Pour comprendre mon témoignage, il faut bien comprendre d'où je viens. Je suis originaire d'un petit village dans le nord-est du Nouveau-Brunswick et, jusqu'à dix-huit ans, j'ai habité dans le petit village de Petit-Rocher. J'ai ensuite fait des études en communications à Moncton, dans le sud-est du Nouveau-Brunswick. Puis j'ai quitté Moncton pour l'Université Laval, par la force des choses mais aussi parce que j'avais le goût de voir ailleurs, je suis donc allée à Québec pour terminer mes études.


Je pense que je suis issue d'un milieu familial intéressant parce qu’il m'a incitée à continuer dans la même voie que lui. C'est un milieu familial très revendicateur et très militant envers la langue française au Nouveau-Brunswick, dans la province et dans notre petite communauté. Ma famille a milité sur le plan politique puis sur les plans culturel et économique. Ce qui m'a certainement montré, lorsque j'étais très jeune, l'importance de la langue française, et montré qu'on devait la sauvegarder et lui porter beaucoup d'attention.


C'est sans doute ce milieu-là qui à mon avis m'a donné cette confiance de pouvoir le quitter, d'étudier à l'extérieur du Nouveau-Brunswick, et plus tard de venir m'installer à Ottawa. Quand je dis un milieu militant c'est aussi tout ce qui l'entoure. On n'a pas besoin de militer très fort, en Acadie, pour que les jeunes sentent qu'ils font partie d'un milieu minoritaire. Tout à l'heure on parlait, je veux simplement reprendre les termes que mes collègues ont utilisés, de milieu minoritaire, de défense, de exogamie, de transfert linguistique et de lutte. Ce sont tous des termes souvent utilisés, autant par le milieu associatif que par les francophones, pour décrire leur situation. Ce ne sont pas des termes très attrayants pour les jeunes francophones qui ne comprennent peut-être même pas ce qu'est l’exogamie. Ce contexte-là, dans le fond, ne m'animait pas, parce que j'étais consciente de la réalité, j'étais convaincue, je suis convaincue que cette langue-là nous apporte autre chose. Et c'est pour cela que j'ai envie de vous parler de la découverte que j'ai faite de la Francophonie internationale.

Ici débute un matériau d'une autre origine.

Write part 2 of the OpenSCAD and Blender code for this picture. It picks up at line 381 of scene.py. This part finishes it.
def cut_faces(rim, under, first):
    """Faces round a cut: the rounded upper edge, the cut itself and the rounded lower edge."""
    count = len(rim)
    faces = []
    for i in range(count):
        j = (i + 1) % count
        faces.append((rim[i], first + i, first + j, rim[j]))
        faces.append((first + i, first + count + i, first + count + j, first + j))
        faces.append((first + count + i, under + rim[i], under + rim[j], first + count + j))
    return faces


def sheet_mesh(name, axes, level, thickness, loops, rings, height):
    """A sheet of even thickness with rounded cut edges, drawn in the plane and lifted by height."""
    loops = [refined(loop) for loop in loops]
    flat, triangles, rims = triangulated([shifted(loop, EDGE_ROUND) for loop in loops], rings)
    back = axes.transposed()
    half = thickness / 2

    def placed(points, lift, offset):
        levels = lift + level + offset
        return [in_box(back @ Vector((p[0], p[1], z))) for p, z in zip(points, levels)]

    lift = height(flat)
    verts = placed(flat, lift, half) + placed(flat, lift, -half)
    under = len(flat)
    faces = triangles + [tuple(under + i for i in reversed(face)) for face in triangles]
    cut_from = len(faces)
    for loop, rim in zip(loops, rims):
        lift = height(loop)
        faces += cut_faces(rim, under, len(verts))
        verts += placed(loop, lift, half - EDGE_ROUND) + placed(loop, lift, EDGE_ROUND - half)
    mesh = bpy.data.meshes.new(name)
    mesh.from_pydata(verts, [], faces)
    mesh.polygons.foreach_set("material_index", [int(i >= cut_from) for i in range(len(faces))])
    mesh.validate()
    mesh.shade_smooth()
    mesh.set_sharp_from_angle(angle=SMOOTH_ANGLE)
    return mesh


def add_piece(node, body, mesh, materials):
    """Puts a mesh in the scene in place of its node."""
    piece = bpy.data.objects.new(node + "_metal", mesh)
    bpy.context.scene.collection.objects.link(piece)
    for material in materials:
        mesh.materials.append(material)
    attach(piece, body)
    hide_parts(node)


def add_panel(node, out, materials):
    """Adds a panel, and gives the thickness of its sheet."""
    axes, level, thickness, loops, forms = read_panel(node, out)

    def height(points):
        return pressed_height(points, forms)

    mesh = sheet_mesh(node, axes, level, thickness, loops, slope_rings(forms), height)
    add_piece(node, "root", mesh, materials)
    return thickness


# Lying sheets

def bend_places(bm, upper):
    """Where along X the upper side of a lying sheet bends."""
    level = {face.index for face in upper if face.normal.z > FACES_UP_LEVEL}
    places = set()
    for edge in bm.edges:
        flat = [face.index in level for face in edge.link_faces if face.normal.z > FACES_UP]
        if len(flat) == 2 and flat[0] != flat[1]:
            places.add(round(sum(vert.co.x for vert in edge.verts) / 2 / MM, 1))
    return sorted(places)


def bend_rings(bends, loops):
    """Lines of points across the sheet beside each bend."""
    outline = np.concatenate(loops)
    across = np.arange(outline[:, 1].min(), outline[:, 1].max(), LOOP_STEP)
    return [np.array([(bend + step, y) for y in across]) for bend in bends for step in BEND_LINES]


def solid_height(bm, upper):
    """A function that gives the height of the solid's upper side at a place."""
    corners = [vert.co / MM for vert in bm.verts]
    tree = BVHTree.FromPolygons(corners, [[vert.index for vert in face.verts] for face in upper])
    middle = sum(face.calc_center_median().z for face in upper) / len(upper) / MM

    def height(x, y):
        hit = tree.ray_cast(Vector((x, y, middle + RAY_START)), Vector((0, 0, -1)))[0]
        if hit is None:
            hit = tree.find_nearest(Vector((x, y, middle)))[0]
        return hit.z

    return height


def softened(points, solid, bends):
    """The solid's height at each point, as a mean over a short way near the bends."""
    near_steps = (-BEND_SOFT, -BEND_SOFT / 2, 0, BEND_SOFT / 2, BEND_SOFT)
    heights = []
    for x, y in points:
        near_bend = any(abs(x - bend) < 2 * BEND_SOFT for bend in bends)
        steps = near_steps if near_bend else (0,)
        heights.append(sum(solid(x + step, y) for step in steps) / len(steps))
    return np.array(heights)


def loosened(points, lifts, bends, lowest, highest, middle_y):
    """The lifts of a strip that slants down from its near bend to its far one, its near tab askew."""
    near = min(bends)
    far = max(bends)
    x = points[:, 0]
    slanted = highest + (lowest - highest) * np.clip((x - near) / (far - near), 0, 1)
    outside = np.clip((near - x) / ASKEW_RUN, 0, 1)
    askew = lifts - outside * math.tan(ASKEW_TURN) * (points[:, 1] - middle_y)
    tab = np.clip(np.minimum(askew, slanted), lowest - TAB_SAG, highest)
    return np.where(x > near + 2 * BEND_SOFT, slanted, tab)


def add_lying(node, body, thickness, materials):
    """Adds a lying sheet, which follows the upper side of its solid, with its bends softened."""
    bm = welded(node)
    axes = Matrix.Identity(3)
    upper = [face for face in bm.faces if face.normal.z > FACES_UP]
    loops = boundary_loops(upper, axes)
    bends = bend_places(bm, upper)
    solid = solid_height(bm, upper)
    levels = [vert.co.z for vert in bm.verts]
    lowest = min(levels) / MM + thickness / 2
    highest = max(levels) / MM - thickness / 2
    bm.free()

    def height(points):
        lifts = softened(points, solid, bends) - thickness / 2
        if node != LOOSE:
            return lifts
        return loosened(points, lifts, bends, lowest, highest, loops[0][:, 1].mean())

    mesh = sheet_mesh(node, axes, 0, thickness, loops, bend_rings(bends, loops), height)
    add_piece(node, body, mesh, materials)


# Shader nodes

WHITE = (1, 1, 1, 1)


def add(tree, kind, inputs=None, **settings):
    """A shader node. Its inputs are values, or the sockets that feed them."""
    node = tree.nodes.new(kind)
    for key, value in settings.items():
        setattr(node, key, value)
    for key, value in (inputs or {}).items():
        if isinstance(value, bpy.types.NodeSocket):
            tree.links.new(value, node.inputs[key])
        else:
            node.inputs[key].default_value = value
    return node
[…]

J'ai pu partir d'un fondement très solide que m'ont procuré le milieu associatif et le milieu politique. Je me suis rendu compte que la langue française pouvait être utilisée à d'autres fins et pour découvrir autre chose. Pour moi cela a été la Francophonie! J'ai eu la chance de travailler dans divers milieux en Francophonie. J'ai eu de la chance, parce que je me sens très privilégiée de l'avoir fait. Tous les jeunes en Acadie n'ont pas eu cette chance-là. Ce qui m'a donné cette nouvelle ouverture, c'est de me rendre compte que je pouvais utiliser la langue française non seulement avec ma propre communauté, les gens au Nouveau-Brunswick ou les francophones au Canada, mais que je pouvais l'utiliser avec des gens qui venaient d'autres pays et qui partageaient la même langue que moi. C'est un privilège, mais c'est aussi une découverte, parce que tous les Acadiens ou tous les francophones du Canada ne se sentent pas à l'aise dans ce forum-là. Pour moi, cela a été tout à fait extraordinaire de pouvoir aller dans des concertations internationales en francophonie et de m'asseoir à côté d'un Togolais, d'un Québécois et d'un Vietnamien qui vivent des réalités tout à fait différentes, mais avec qui nous partions sur un pied d'égalité, celui du partage de la même langue.


En conclusion, je dirais que si on arrive à démontrer aux jeunes que l'utilisation de la langue française n'est pas seulement rattachée à des concepts politiques ou logistiques, mais qu'elle peut être la porte d'entrée vers autre chose, je pense que le positivisme pourra s'installer chez les jeunes et c'est très important pour qu'ils accrochent. Quand on se plaît dans la discussion de la défense et de la lutte, etc., les jeunes se sentent un peu étouffés. Je suis fière de pouvoir discuter sur ce sujet avec vous parce que cela prouve que je suis à l'aise dans ma francité et dans ma vitalité. La seule façon de pouvoir communiquer sa vitalité à quelqu'un est de le faire dans sa langue. C'est une chance pour moi de pouvoir le faire en français, puisque c'est la seule façon dont je veux le faire. La langue française a été pour moi le moyen de véhiculer la vitalité de ma communauté francophone au sein de la communauté acadienne. Je l'ai fait aussi au sein de la Francophonie internationale. Je pense que c'est tout un privilège. Merci.